Writing the Future - IIT Delhi
‘WRITING THE FUTURE’
The Indian Institute of Technology, Delhi and the Asia-Pacific Writing Partnership are pleased to collaborate in organising Indian and international support to hold the first ever Asia-Pacific Festival of Writing in New Delhi.
This unique Festival, which combines a regional focus with a truly international reach, seeks to raise the profile of the enormously rich literature and thought of the Asia Pacific region.
As the attached Program shows, the Festival has been planned in some detail and has already generated considerable interest through its website (http://www.apwriters.com)
Several writers and academics of international standing have agreed to be part of the enterprise and have brought their expertise and – above all – enthusiasm to the initiative.
Registered participants include writers and scholars from Australia, Bangladesh, Fiji, the Philippines, Singapore, Indonesia, Pakistan, Papua New Guinea, UK and USA, amongst others. This spontaneous show of interest, we feel, is in itself a true measure not only of the vitality and reach of the Festival but of the felt need for such self-expression and interaction across the region.
AIMS
Our goal is to:
bring the excitement of reading new literature to a wide audience across the region;
enable young writers and university students to interact with well-known writers; and
encourage cultural cross-talk & literary debate across a variety of regional languages
focus on new forms of writing engendered by e-media such as internet (blogs, chats etc.)
To this end, we have organized the following forums for literary interaction:
ACTIVITIES:
Creative writing workshops for emerging writers from the region, taught by writers of international repute - a festival feature that is familiar in the West but has never before been part of South Asian literary events. Emerging writers in the West have over the past decades gained tremendous benefit and advantage from workshops with peers and established writers, but there are few equivalent opportunities in Asia. This festival hopes to change this situation.
Translation workshops, undertaken in collaboration with the Indian Academy of Letters and the Jamia Millia University. These workshops will be held in four languages (Hindi/Urdu, Bengali, Malayalam and Tamil) at venues in Southern India (Mysore) and Eastern India (Kolkata) as well as in Delhi. Translators of national standing are involved in this initiative.
A major academic conference on new writing from Asia and the Pacific
The conference will examine contemporary writing from the region, the value of writing programs, the contrasts and synergies between traditional oral forms of literature and new forms of writing influenced by multi-media, the state of national literary studies, and notions of writing in relation to regional, hybrid and/or diasposric identities globalization, cosmopolitanism, post-colonialism, and other associated issues.
Public events featuring established writers and performers of international repute.

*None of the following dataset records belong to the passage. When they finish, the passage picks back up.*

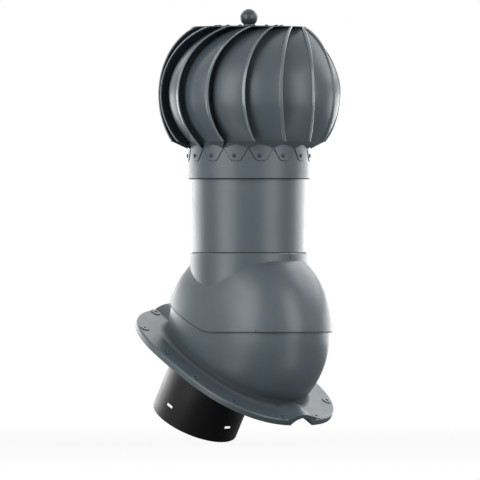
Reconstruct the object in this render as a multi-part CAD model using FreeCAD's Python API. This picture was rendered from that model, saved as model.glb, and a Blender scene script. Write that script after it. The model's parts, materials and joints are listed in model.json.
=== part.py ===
import FreeCAD, Part
import math
import os

from FreeCAD import Placement, Rotation, Vector

# Roof turbine ventilator in millimetres, standing on a roof of ROOF_PITCH.
# The origin is where the spigot's axis crosses the roof plane.
# +Z is up and +X is level, towards the eaves.
ROOF_PITCH = 30.0
LOWEST_ROOF_PITCH = 5.0

# Duct
DUCT_DIAMETER = 125.0
DUCT_WALL = 2.0

# Flange of the base, measured in the roof plane
FLANGE_LENGTH = 309.6
FLANGE_WIDTH = 238.2
FLANGE_EXPONENT = 2.65
FLANGE_HEIGHT = 8.6
FLANGE_EDGE_ROUNDING = 2.4
PLATE_THICKNESS = 3.0
SPIGOT_TO_FLANGE_CENTRE = 31.1
SCREW_HOLE_DIAMETER = 4.5
SCREW_DISC_DIAMETER = 14.0
SCREW_DISC_HEIGHT = 1.0
END_SCREW_INSET = 10.3
END_SCREW_HALF_SPACING = 34.0
CORNER_SCREW_END_INSET = 52.8
CORNER_SCREW_SIDE_INSET = 27.1
SIDE_SCREW_INSET = 9.6
SIDE_SCREW_HALF_SPACING = 35.0
ARCH_WIDTH = 42.0
ARCH_HEIGHT = 12.0
ARCH_OUTSIDE_WIDTH = 54.0
ARCH_OUTSIDE_HEIGHT = 17.2
GASKET_EDGE_MARGIN = 20.0
GASKET_DRUM_MARGIN = 2.0

# Drum: two shells turned about one level axis across the slope
DRUM_ROUND_DUCT = 66.1
DRUM_BESIDE_DUCT = 27.1
DRUM_EXPONENT = 2.41
DRUM_END_ANGLE = 86.0
PIVOT_HEIGHT = 61.3
SHELL_WALL = 2.8
SHELL_GAP = 0.8
DRUM_FOOT_ROUNDING = 9.0
OPENING_GAP = 2.0
SEAM_LIFT = 0.6
SEAM_RISE = 23.3
SEAM_ROUNDING = 65.0

# Neck of the upper shell
NECK_WALL = 3.75
NECK_DEPTH = 10.15
NECK_EDGE_ROUNDING = 1.4
NECK_LEDGE_THICKNESS = 3.0
NECK_LEDGE_WIDTH = 6.0
NECK_MARK_WIDTH = 2.0
NECK_MARK_HEIGHT = 7.0
NECK_MARK_DEPTH = 0.8

# Riser
RISER_LENGTH = 145.8
SLEEVE_THICKNESS = 13.55
RISER_TAPER = 1.65
RISER_WALL = 2.0
RISER_FIT = 0.2
CAP_RING_THICKNESS = 2.0
CAP_RING_OVERHANG = 0.8
DUCT_BELOW_PIVOT = 14.0

# Spigot
SPIGOT_LENGTH = 100.0
SPIGOT_SHOULDER = 1.5
SPIGOT_SHOULDER_FOOT = 2.0
SPIGOT_COLLAR_WIDTH = 9.0
SPIGOT_COLLAR_THICKNESS = 3.0
SEAL_THICKNESS = 2.0
FLOOR_GAP = 0.3
SLOT_LENGTH = 12.6
SLOT_HEIGHT = 4.5
SLOT_FROM_MOUTH = 23.5
SPIGOT_SCREW_COUNT = 4
SPIGOT_SCREW_RADIUS = 2.0
SPIGOT_SCREW_HEAD_RADIUS = 3.8
SPIGOT_SCREW_HEAD_HEIGHT = 1.8

# Pivot of the head
PIVOT_RADIUS = 4.0
PIVOT_RUNNING_GAP = 0.06
PIVOT_BOSS_RADIUS = 9.0
PIVOT_BOSS_LENGTH = 12.0
PIVOT_SIDE_GAP = 0.3
PIVOT_HEAD_RADIUS = 6.0
PIVOT_HEAD_THICKNESS = 3.0

# Bearings and shaft
BEARING_OUTSIDE = 22.0
BEARING_BORE = 8.0
BEARING_WIDTH = 7.0
BEARING_RING_WALL = 2.2
BEARING_SPACING = 48.0
HOUSING_WALL = 3.0
HOUSING_FLANGE_RADIUS = 23.0
HOUSING_FLANGE_THICKNESS = 3.0
HOUSING_FLANGE_FROM_FOOT = 29.0
CIRCLIP_THICKNESS = 1.2
CIRCLIP_WIDTH = 1.6
FIT_GAP = 0.04
BRACKET_BELOW_RISER_TOP = 12.0
BRACKET_THICKNESS = 2.5
BRACKET_ARMS = 3
BRACKET_ARM_WIDTH = 18.0
BRACKET_TAB_LENGTH = 18.0
BRACKET_SCREW_DROP = 10.8
SMALL_SCREW_RADIUS = 2.0
SMALL_SCREW_HEAD_RADIUS = 3.5
SMALL_SCREW_HEAD_HEIGHT = 1.6
SHAFT_RADIUS = 5.0
SLINGER_RADIUS = 15.0
SLINGER_THICKNESS = 1.5
SLINGER_BOSS_HEIGHT = 3.5
NUT_ACROSS_FLATS = 13.0
NUT_THICKNESS = 6.5
WASHER_THICKNESS = 1.6
WASHER_RADIUS = 8.0
SHAFT_THREAD_END = 2.0

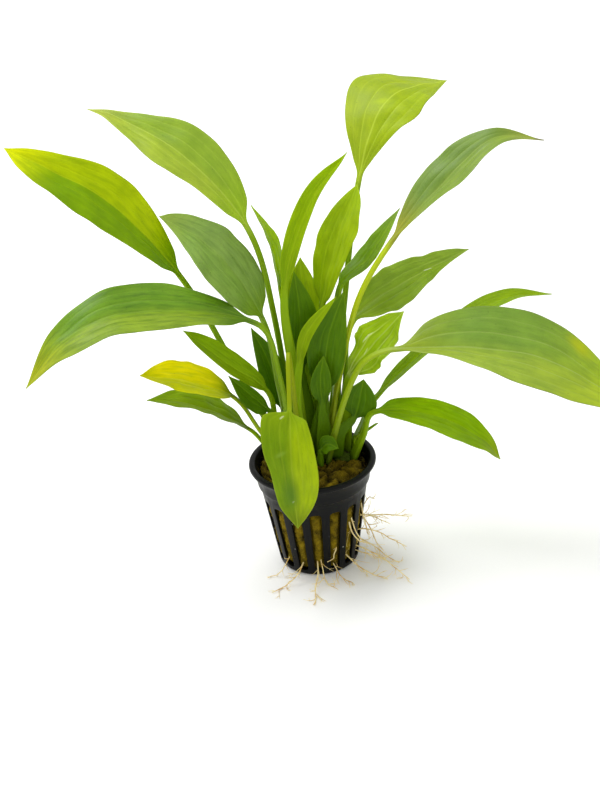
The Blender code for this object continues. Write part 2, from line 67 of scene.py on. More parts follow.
def linear(code: str) -> Colour:
    """Linear values of an sRGB colour.

    Args:
        code: six hex digits, such as "94b13d".

    Returns:
        Red, green, blue and an alpha of 1.
    """
    shares = [int(code[place:place + 2], 16) / 255 for place in (0, 2, 4)]
    red, green, blue = (x / 12.92 if x <= 0.04045 else ((x + 0.055) / 1.055) ** 2.4 for x in shares)
    return red, green, blue, 1.0


def smoothstep(low: float, high: float, value: np.ndarray) -> np.ndarray:
    """A soft step from 0 at low to 1 at high."""
    share = np.clip((value - low) / (high - low), 0, 1)
    return share * share * (3 - 2 * share)


def compass(angle: float) -> tuple[np.ndarray, np.ndarray]:
    """Level directions at an angle about the pot's middle: outwards, and sideways to the left of that."""
    return (np.array([math.cos(angle), math.sin(angle), 0]), np.array([-math.sin(angle), math.cos(angle), 0]))


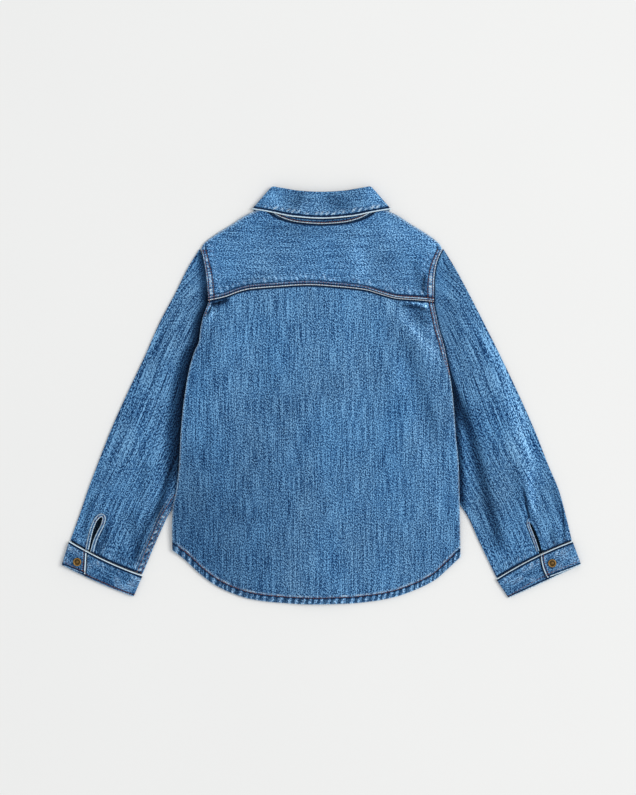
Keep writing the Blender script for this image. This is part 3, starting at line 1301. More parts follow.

These will include readings by emerging and established writers; panel discussions with publishers, literary agents, and writers; book launches; and cultural performance by Indian poets, theatre-people and singers.
Local and international established writers who conduct workshops and participate in the public events will visit schools and colleges in New Delhi to read from their work and talk about their writing process. Engaging with youth is a very important and intrinsic part of the conceptualisation of this festival.
ADVANTAGES
It is our belief that this Festival is the timely start of an important new form of cultural cooperation which will provide valuable opportunities for new writers in the region for years to come. It will eventually provide a forum that challenges outmoded boundaries between academic and creative texts, between traditional pasts and technological futures, between the new and old media and between genres, cultures and institutions.
One of the more unusual features of this festival is that the IIT will host the ‘Writing the Future’ conference together with a host of other Indian institutions who have generously extended their support. These include:
The Indian Council for Cultural Relations
The Sanskriti Foundation
The Indian Institute for Advanced Studies
The Sahitya Akademi or National Academy of Letters
Jamia Millia Islamia University
Scope Plus
Kusuma Trust and the Centre for Internet and Society
To repeat, this festival, an initiative of the Indian Institute of Technology, Delhi, international scholarly collaboration and the Asia-Pacific Writing Partnership, is the first ever festival of its kind being held in the region. It offers a unique blend of academic interaction, creative writing workshops and public events where writers interact with participants, publishers and other players in the global literary arena.
The aim of the festival is, finally, to together ‘write the future’.